Data excerpt
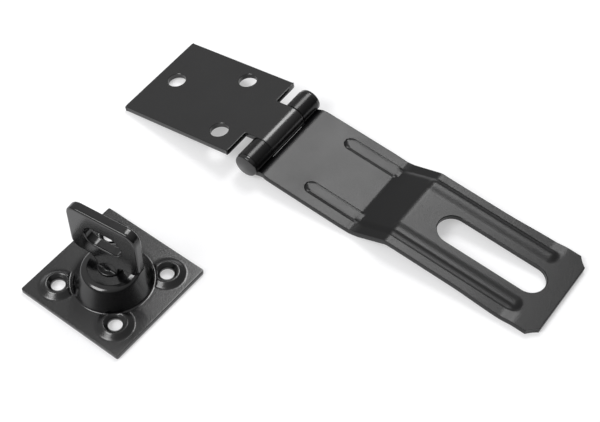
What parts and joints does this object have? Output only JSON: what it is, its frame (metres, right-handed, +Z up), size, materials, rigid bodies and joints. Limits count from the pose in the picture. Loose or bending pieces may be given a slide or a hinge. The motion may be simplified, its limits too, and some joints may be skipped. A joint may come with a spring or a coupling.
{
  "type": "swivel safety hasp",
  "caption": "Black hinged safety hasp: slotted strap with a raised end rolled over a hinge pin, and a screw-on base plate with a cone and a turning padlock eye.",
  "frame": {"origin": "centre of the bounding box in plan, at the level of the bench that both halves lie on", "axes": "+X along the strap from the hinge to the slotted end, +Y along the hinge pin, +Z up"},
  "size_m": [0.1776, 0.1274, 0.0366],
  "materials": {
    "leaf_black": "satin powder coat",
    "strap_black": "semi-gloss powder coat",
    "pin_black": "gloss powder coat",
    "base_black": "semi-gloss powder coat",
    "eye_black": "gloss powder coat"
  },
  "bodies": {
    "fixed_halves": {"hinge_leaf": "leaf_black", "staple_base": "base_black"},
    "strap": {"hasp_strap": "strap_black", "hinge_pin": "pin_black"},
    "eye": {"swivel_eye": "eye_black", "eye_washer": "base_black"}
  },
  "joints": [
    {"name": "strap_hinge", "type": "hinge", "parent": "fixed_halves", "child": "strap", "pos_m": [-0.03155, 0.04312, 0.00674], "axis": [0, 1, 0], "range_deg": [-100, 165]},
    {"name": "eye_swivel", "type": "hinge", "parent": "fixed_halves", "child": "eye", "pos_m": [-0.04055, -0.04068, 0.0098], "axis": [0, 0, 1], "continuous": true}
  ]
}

Written exercise
From the preceding material, extract every line exactly.

Completed task
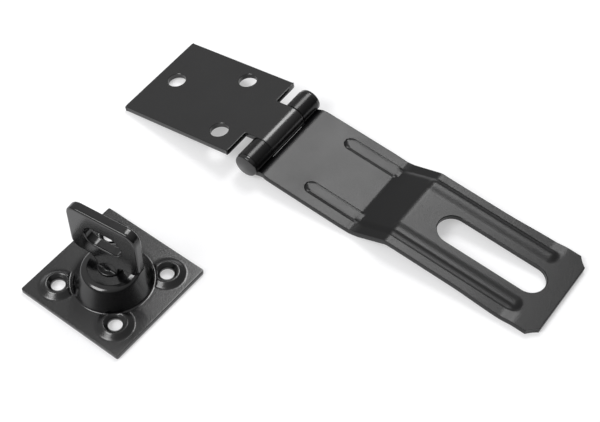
What parts and joints does this object have? Output only JSON: what it is, its frame (metres, right-handed, +Z up), size, materials, rigid bodies and joints. Limits count from the pose in the picture. Loose or bending pieces may be given a slide or a hinge. The motion may be simplified, its limits too, and some joints may be skipped. A joint may come with a spring or a coupling.
{
  "type": "swivel safety hasp",
  "caption": "Black hinged safety hasp: slotted strap with a raised end rolled over a hinge pin, and a screw-on base plate with a cone and a turning padlock eye.",
  "frame": {"origin": "centre of the bounding box in plan, at the level of the bench that both halves lie on", "axes": "+X along the strap from the hinge to the slotted end, +Y along the hinge pin, +Z up"},
  "size_m": [0.1776, 0.1274, 0.0366],
  "materials": {
    "leaf_black": "satin powder coat",
    "strap_black": "semi-gloss powder coat",
    "pin_black": "gloss powder coat",
    "base_black": "semi-gloss powder coat",
    "eye_black": "gloss powder coat"
  },
  "bodies": {
    "fixed_halves": {"hinge_leaf": "leaf_black", "staple_base": "base_black"},
    "strap": {"hasp_strap": "strap_black", "hinge_pin": "pin_black"},
    "eye": {"swivel_eye": "eye_black", "eye_washer": "base_black"}
  },
  "joints": [
    {"name": "strap_hinge", "type": "hinge", "parent": "fixed_halves", "child": "strap", "pos_m": [-0.03155, 0.04312, 0.00674], "axis": [0, 1, 0], "range_deg": [-100, 165]},
    {"name": "eye_swivel", "type": "hinge", "parent": "fixed_halves", "child": "eye", "pos_m": [-0.04055, -0.04068, 0.0098], "axis": [0, 0, 1], "continuous": true}
  ]
}